Aim
Copy every line from the data below in which the string "this" can be found.

Supplied information
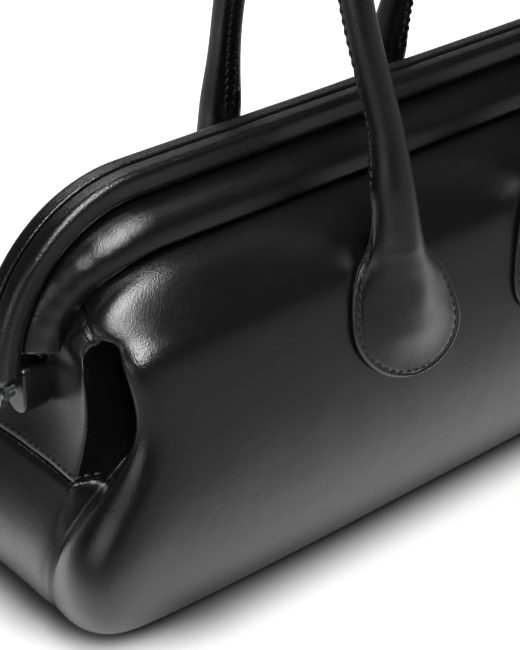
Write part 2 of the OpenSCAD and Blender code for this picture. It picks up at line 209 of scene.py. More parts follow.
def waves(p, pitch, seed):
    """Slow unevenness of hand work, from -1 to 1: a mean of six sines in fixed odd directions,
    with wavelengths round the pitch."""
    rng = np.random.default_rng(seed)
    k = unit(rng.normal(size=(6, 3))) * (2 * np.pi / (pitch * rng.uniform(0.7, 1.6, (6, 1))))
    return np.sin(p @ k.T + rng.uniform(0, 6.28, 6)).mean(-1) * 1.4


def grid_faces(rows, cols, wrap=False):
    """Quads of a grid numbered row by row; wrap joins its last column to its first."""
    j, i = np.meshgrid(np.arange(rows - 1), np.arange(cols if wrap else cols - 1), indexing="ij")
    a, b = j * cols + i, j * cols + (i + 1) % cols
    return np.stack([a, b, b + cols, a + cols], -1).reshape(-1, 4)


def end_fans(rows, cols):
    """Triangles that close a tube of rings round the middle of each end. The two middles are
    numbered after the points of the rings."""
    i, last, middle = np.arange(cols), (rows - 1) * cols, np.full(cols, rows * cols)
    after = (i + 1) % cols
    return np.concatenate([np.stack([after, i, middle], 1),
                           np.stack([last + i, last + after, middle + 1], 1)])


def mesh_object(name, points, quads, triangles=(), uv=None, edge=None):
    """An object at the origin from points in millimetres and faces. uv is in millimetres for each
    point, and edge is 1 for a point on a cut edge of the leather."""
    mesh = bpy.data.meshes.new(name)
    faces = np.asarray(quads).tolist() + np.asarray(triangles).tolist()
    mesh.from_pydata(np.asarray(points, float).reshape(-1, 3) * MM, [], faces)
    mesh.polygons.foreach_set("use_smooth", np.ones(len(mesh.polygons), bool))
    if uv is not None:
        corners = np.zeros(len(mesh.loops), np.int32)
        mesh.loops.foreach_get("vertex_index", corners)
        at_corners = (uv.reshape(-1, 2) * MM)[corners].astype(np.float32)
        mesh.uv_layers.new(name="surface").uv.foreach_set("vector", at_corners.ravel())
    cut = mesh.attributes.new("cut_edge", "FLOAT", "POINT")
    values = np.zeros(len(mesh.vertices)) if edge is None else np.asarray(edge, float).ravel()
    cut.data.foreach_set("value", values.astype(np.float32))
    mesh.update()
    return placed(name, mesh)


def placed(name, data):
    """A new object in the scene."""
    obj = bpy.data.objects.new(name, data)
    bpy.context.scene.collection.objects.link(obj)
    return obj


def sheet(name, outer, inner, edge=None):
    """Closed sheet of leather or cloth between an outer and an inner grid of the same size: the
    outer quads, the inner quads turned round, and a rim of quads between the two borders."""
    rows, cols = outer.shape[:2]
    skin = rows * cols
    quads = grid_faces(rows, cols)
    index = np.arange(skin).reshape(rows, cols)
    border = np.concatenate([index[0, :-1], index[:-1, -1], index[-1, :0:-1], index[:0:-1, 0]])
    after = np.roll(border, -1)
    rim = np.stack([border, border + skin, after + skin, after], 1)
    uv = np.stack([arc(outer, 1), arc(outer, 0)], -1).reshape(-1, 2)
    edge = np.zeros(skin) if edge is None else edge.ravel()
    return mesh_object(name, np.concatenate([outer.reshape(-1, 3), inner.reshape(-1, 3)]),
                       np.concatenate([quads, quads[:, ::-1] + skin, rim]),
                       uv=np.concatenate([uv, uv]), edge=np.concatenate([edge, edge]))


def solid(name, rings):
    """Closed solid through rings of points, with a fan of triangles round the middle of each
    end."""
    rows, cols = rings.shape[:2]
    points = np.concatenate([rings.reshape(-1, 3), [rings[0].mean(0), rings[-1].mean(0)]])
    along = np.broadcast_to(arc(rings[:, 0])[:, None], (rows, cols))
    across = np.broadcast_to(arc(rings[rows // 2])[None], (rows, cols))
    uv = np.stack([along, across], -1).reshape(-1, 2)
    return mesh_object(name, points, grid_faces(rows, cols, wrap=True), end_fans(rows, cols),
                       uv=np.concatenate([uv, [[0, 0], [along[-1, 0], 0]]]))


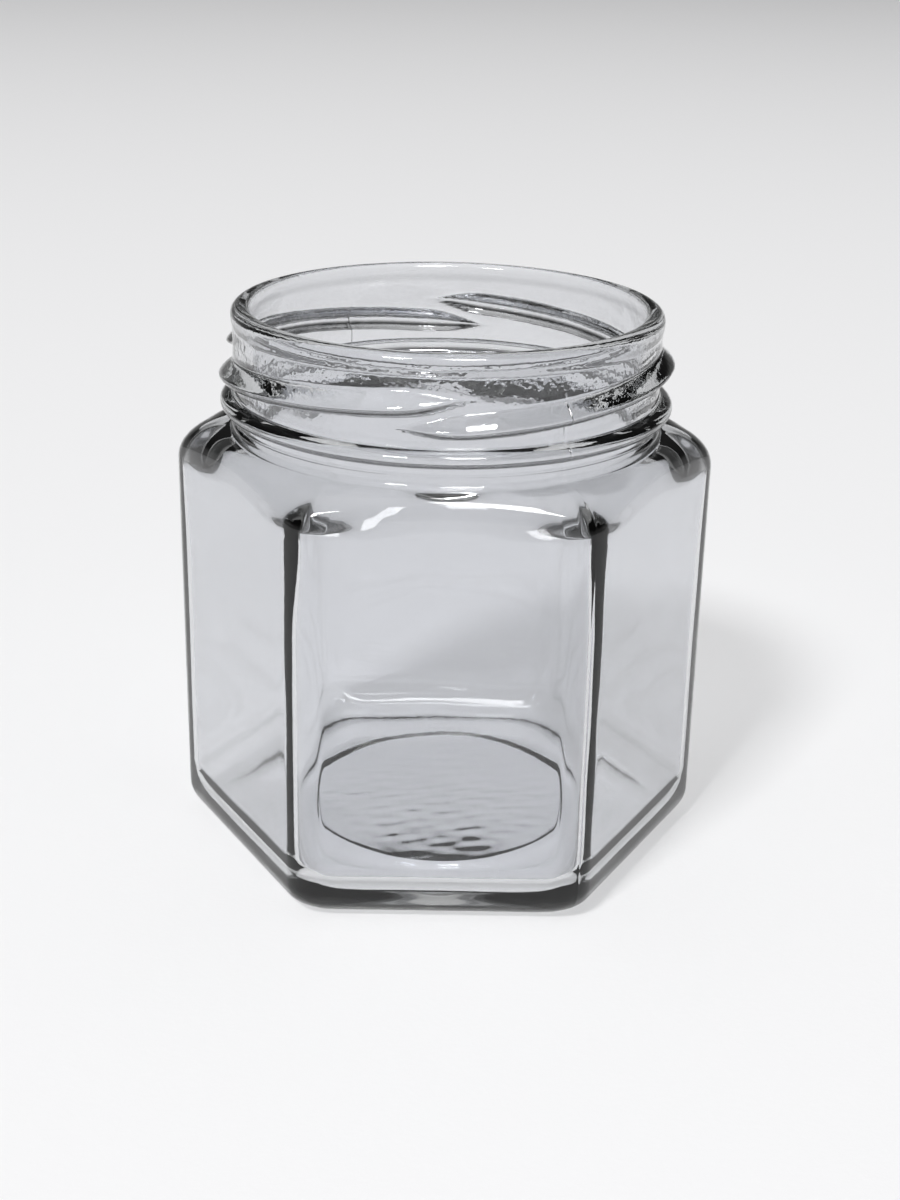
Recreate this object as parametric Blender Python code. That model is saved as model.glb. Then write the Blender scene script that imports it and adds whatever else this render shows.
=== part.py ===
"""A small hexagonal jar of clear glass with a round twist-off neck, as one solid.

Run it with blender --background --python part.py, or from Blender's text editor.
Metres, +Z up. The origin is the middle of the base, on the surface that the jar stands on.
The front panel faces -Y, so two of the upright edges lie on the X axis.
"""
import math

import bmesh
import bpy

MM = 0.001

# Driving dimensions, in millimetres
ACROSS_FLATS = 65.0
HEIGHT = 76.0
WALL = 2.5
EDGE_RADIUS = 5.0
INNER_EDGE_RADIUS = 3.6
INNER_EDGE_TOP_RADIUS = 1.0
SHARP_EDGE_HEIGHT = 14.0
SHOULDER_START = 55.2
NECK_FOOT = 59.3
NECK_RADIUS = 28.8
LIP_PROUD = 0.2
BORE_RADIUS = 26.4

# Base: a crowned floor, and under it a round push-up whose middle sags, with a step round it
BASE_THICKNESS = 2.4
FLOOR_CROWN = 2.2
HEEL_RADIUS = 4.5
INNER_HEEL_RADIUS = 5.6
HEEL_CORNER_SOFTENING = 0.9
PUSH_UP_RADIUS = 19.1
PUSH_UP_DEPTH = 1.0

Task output
Write part 2 of the OpenSCAD and Blender code for this picture. It picks up at line 209 of scene.py. More parts follow.
Recreate this object as parametric Blender Python code. That model is saved as model.glb. Then write the Blender scene script that imports it and adds whatever else this render shows.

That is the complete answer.